I met just such an angel one day this week in one of those unexpected places. It was in my psychiatrist’s office. Now a psychiatrist’s office is not the kind of place that the average person ever wants to be found—witness that I am very nervous talking about this in public. How will I be judged for having—needing—a psychiatrist?

And that is actually the place I was in when the angel came to me. I was in that place of wishing that I could be anywhere else in the world. I was in a state of grief and frustration and anger over my ongoing illness. And I blurted out one of my greatest fears: I will now and forever be perceived as being damaged. That was the exact used I word—damaged. That is how I felt.
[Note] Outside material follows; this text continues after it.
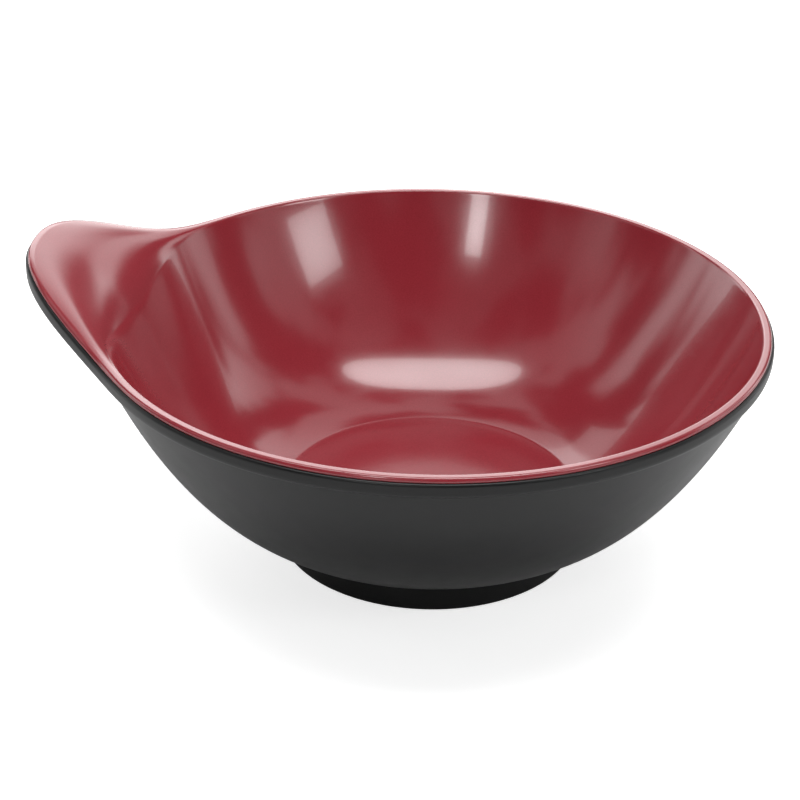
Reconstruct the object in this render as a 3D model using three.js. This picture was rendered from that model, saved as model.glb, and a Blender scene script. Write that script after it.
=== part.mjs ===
// Single-handled bowl moulded in two colours: a black outer shell with a foot ring,
// and a red inner liner that covers the inside, the lip and the top of the handle.
// Millimetres, +Z up, standing on z = 0. The handle points along +X and is mirrored about the XZ plane.
import * as THREE from "three";

// Driving dimensions
const rimRadius = 63.5; // outside of the lip, away from the handle
const rimHeight = 47.4; // top of the lip, away from the handle
const handleReach = 13.0; // how far the handle stands out past the lip
const handleRise = 10.6; // how far the handle's tip stands above the lip
const handleHalfAngle = 0.353; // radians, where the handle has fallen to 1/e of its reach
const handleSharpness = 2.48; // 2 is a bell curve, more gives a blunter tip
const handleBlend = 5.0; // how far the handle's top runs down into the inside wall
const lipWidth = 2.4; // inner edge of the lip to its outside
const bandHeight = 2.7; // black band round the outside, below the red
const handleBandExtra = 0.7; // the band is this much deeper at the handle's tip
const bandStep = 1.0; // how far the band stands out from the wall under it
const redEdge = 0.9; // thickness of red that shows above the black band
const redSetback = 0.5; // the red's outside edge lies inside the black band's by this
const wallThickness = 3.1; // whole wall, both colours together
const linerShare = 0.45; // part of the wall that is red
const bondGap = 0.3; // clearance between the two mouldings
const footRadius = 29.2; // outside of the foot ring
const footHeight = 7.6; // floor to the corner under the body
const footWidth = 3.2; // thickness of the foot ring
const footTaper = 0.6; // draft on the foot ring's inside
const recessDepth = 3.4; // hollow inside the foot ring
const floorRadius = 28.1; // flat floor inside the bowl
const wallBulgeTop = new THREE.Vector2(4.2, 9.8); // curve handle below the band, in and down
const wallBulgeFoot = new THREE.Vector2(18.0, 2.6); // curve handle above the foot, out and up

const azimuths = 72;
const wallSteps = 9;
const topSteps = 6;

const floorHeight = footHeight + wallThickness - 0.6; // top of the flat floor inside
const bellAt = (angle) => Math.exp(-Math.pow(Math.abs(angle) / handleHalfAngle, handleSharpness));
const mix = (a, b, share) => a + (b - a) * share;

// Points along a cubic curve between two ends, each a [radius, height] pair.
function curvePoints(start, startPull, endPull, end, steps) {
  const curve = new THREE.CubicBezierCurve(
    new THREE.Vector2(...start),
    new THREE.Vector2(...startPull),
    new THREE.Vector2(...endPull),
    new THREE.Vector2(...end),
  );
  return curve.getPoints(steps).map((p) => [p.x, p.y]);
}

// The edge of the bowl at one azimuth: the lip, or the handle's outline where the handle is.
function edgeAt(angle) {
  const bell = bellAt(angle);
  return { bell, radius: rimRadius + handleReach * bell, top: rimHeight + handleRise * bell };
}

// Inside wall from the floor's edge to the inner edge of the lip, moved outwards by depth into the wall.
function wallCurve(depth, bell) {
  const lift = depth;
  const lipRadius = rimRadius - lipWidth - handleBlend * bell;
  const lipHeight = rimHeight - 0.6 - 3.6 * bell;
  const start = [floorRadius + depth * 0.35, floorHeight - lift];
  const end = [lipRadius + depth * 0.8, lipHeight - depth * 0.45];
  return curvePoints(
    start,
    [start[0] + wallBulgeFoot.x * 0.92, start[1] + 4.4],
    [end[0] - wallBulgeTop.x, end[1] - wallBulgeTop.y],
    end,
    wallSteps,
  );
}

// Top surface from the wall, over the lip or along the handle, to the outside edge.
function topCurve(depth, bell, edge) {
  const wall = wallCurve(depth, bell);
  const from = wall[wall.length - 1];
  const before = wall[wall.length - 2];
  const length = Math.hypot(from[0] - before[0], from[1] - before[1]);
  const pull = mix(0.8, 6.5, bell);
  const out = edge.radius - redSetback;
  const last = depth ? [out - 0.35, edge.top - redEdge - bondGap] : [out - 0.6, edge.top];
  const slope = mix(0.0, 0.42, bell);
  return curvePoints(
    from,
    [from[0] + ((from[0] - before[0]) / length) * pull, from[1] + ((from[1] - before[1]) / length) * pull],
    [last[0] - mix(0.9, 7, bell), last[1] - mix(0.0, 7 * slope, bell)],
    last,
    topSteps,
  ).slice(1);
}

// One half-section of the red liner, from the axis under it round to the axis on top.
function linerSection(angle) {
  const edge = edgeAt(angle);
  const depth = wallThickness * linerShare;
  const under = [[0, floorHeight - depth], ...wallCurve(depth, edge.bell)];
  under.push(...topCurve(depth, edge.bell, edge).map(([r, z]) => [r, z + 0.0]));
  const out = edge.radius - redSetback;
  const rounding = [[out - 0.05, edge.top - redEdge], [out, edge.top - 0.55], [out - 0.15, edge.top - 0.2]];
  const over = [[0, floorHeight], ...wallCurve(0, edge.bell), ...topCurve(0, edge.bell, edge)];
  const lowered = under.map(([r, z], i) => (i > wallSteps + 1 ? [r, z + bondGap] : [r, z]));
  return [...lowered, ...rounding, ...over.reverse()];
}

// One half-section of the black shell, from the axis under the foot round to the axis on top.
function shellSection(angle) {
  const edge = edgeAt(angle);
  const depth = wallThickness * linerShare + bondGap;
  const bodyTop = [rimRadius - bandStep, rimHeight - redEdge - bandHeight];
  const bandFoot = edge.top - redEdge - bandHeight - handleBandExtra * edge.bell;
  const foot = [
    [0, recessDepth],
    [footRadius - footWidth - footTaper, recessDepth],
    [footRadius - footWidth, 0.5],
    [footRadius - footWidth + 0.5, 0],
    [footRadius - 0.6, 0],
    [footRadius, 0.6],
    [footRadius, footHeight - 0.3],
  ];
  const body = curvePoints(
    [footRadius + 0.5, footHeight],
    [footRadius + wallBulgeFoot.x, footHeight + wallBulgeFoot.y],
    [bodyTop[0] - wallBulgeTop.x, bodyTop[1] - wallBulgeTop.y],
    bodyTop,
    wallSteps,
  );
  const underHandle = curvePoints(
    bodyTop,
    [bodyTop[0] + mix(0.1, 3.5, edge.bell), bodyTop[1] + mix(0, 3.0, edge.bell)],
    [edge.radius - mix(0.5, 6, edge.bell), bandFoot - mix(0, 4.2, edge.bell)],
    [edge.radius - 0.6, bandFoot],
    3,
  ).slice(1);
  const band = [
    [edge.radius - 0.1, bandFoot + 0.6],
    [edge.radius, bandFoot + 1.3],
    [edge.radius, edge.top - redEdge - 0.6],
    [edge.radius - 0.15, edge.top - redEdge - 0.25],
  ];
  const bond = [[0, floorHeight - depth], ...wallCurve(depth, edge.bell), ...topCurve(depth, edge.bell, edge)];
  return [...foot, ...body, ...underHandle, ...band, ...bond.reverse()];
}

// Closed surface through the half-sections at every azimuth. The first and last points lie on the axis.
function turnedSolid(sectionAt) {
  const sections = Array.from({ length: azimuths }, (_, i) => {
    const angle = -Math.PI + (2 * Math.PI * i) / azimuths;
    const turn = ([r, z]) => [r * Math.cos(angle), r * Math.sin(angle), z];
    return sectionAt(angle).map(turn);
  });
  const rings = sections[0].length - 2;
  const vertices = [sections[0][0], sections[0][rings + 1]];
  sections.forEach((section) => vertices.push(...section.slice(1, -1)));
  const at = (i, j) => 2 + (i % azimuths) * rings + j;
  const faces = [];
  for (let i = 0; i < azimuths; i++) {
    faces.push(0, at(i + 1, 0), at(i, 0));
    faces.push(1, at(i, rings - 1), at(i + 1, rings - 1));
    for (let j = 0; j < rings - 1; j++) {
      faces.push(at(i, j), at(i + 1, j), at(i + 1, j + 1));
      faces.push(at(i, j), at(i + 1, j + 1), at(i, j + 1));
    }
  }
  const geometry = new THREE.BufferGeometry();
  geometry.setAttribute("position", new THREE.Float32BufferAttribute(vertices.flat(), 3));
  geometry.setIndex(faces);
  geometry.computeVertexNormals();
  return geometry;
}

function namedPiece(name, section, material) {
  const piece = new THREE.Mesh(turnedSolid(section), material);
  piece.name = name;
  return piece;
}

const blackMelamine = new THREE.MeshStandardMaterial({ color: 0x16171a, roughness: 0.34, metalness: 0 });
const redMelamine = new THREE.MeshStandardMaterial({ color: 0x9c2b32, roughness: 0.16, metalness: 0 });

const bowl = new THREE.Group();
bowl.add(namedPiece("outer_shell", shellSection, blackMelamine));
bowl.add(namedPiece("inner_liner", linerSection, redMelamine));
bowl.position.x = -handleReach / 2; // the frame's origin is the middle of the footprint's box

export default bowl;
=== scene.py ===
"""Two-colour moulded bowl with one handle: fine shapes, finish, light and camera."""
import math

import bmesh
import bpy
from mathutils import Matrix, Vector


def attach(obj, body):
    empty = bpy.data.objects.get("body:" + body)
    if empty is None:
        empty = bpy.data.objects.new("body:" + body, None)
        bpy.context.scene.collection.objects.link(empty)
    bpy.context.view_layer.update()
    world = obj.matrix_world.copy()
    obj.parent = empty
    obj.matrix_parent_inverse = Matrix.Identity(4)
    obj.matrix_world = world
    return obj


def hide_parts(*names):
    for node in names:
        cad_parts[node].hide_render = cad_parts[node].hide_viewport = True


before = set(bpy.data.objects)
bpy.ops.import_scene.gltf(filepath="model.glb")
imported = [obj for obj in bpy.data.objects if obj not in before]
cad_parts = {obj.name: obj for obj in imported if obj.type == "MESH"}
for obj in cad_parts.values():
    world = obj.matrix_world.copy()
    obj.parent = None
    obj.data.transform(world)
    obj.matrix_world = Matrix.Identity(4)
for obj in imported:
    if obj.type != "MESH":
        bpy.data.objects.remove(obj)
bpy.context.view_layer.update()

MM = 0.001

# The bowl's sizes, in millimetres
RIM_RADIUS = 63.5
RIM_HEIGHT = 47.4
HANDLE_REACH = 13.0
HANDLE_RISE = 10.6
HANDLE_HALF_ANGLE = 0.353
HANDLE_SHARPNESS = 2.48
HANDLE_BLEND = 5.0
LIP_WIDTH = 2.4
BAND_HEIGHT = 2.7
HANDLE_BAND_EXTRA = 0.7
BAND_STEP = 1.0
RED_EDGE = 0.9
RED_SETBACK = 0.5
WALL_THICKNESS = 3.1
LINER_SHARE = 0.45
BOND_GAP = 0.08
FOOT_RADIUS = 29.2
FOOT_HEIGHT = 7.6
FOOT_WIDTH = 3.2
FOOT_TAPER = 0.6
RECESS_DEPTH = 3.4
FLOOR_RADIUS = 28.1
FLOOR_SINK = 0.6
FLOOR_HEIGHT = FOOT_HEIGHT + WALL_THICKNESS - FLOOR_SINK
AXIS_X = -HANDLE_REACH / 2

# How the wall's curves leave their ends, in millimetres
TOP_PULL = (4.2, 9.8)
FOOT_PULL = (18.0, 2.6)
INSIDE_PULL_SHARE = 0.92
INSIDE_PULL_RISE = 4.4
DEPTH_SHARE_AT_FLOOR = 0.35
DEPTH_SHARE_AT_LIP = (0.8, 0.45)

# The lip, then the same at the handle's tip, in millimetres
LIP_DROP = 0.6
HANDLE_LIP_DROP = 3.6
LIP_PULL, HANDLE_PULL = 0.8, 6.5
EDGE_PULL, HANDLE_EDGE_PULL = 0.9, 7.0
HANDLE_SLOPE = 0.42
BOND_END_INSET = 0.35
TOP_END_INSET = 0.6
UNDER_HANDLE_OUT = (0.1, 3.5)
UNDER_HANDLE_IN = (0.5, 6.0)
UNDER_HANDLE_RISE = 3.0
UNDER_HANDLE_DROP = 4.2

# Roundings: where a bend starts, and how near its corner it is pulled, in millimetres
RECESS_BEND = (0.7, 0.2)
RING_INSIDE_BEND = (0.6, 0.2)
RING_OUTSIDE_BEND = (0.7, 0.3)
FLOOR_CREASE = 0.5
RECESS_FLAT = 1.2

# Fineness of the turned surfaces
AZIMUTHS = 300
WALL_STEPS = 56
TOP_STEPS = 26
UNDER_HANDLE_STEPS = 18
EDGE_STEPS = 8
BEND_STEPS = 6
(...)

The angel came to me in my psychiatrist. How he responded to me was all in proper psychiatrist-talk, but I heard divine language, especially in the days since that I have had to ponder it in my heart.
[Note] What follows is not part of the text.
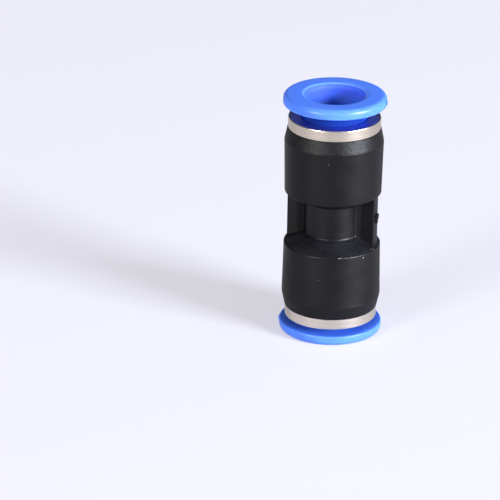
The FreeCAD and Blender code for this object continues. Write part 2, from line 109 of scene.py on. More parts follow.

I heard, “Who are you to call yourself damaged? I know who you are. I know the illness from which you suffer. You will hurt sometimes, sometimes badly, but you are never damaged. I said quite the opposite when you were baptized and I meant it. I never say anything I don’t mean. You are my beloved. I know it’s hard to accept, but it is just possible that what you call ‘damaged’ is actually a gift you can give to others. You can offer good news out of your own experience of bad news; you can offer healing out of woundedness. So don’t come before me saying you are ‘damaged.’ Say the only thing I have ever wanted you to say and will ever want you to say, ‘Here am I, just me, this is what you get.’”

Well that was my most recent personal apocalypse. It’s the same kind of experience God wants to offer you, albeit in perhaps a vastly different way. Yet the pattern is the same.

“Hey you, nobody special, you are favored.”

“How can this be?”

“Everything is possible with God. Are you willing to be pregnant with possibility?”

“Here am I. This is what you have to work with, but here am I.”

And life is not the same—the low are lifted high, the damaged repaired.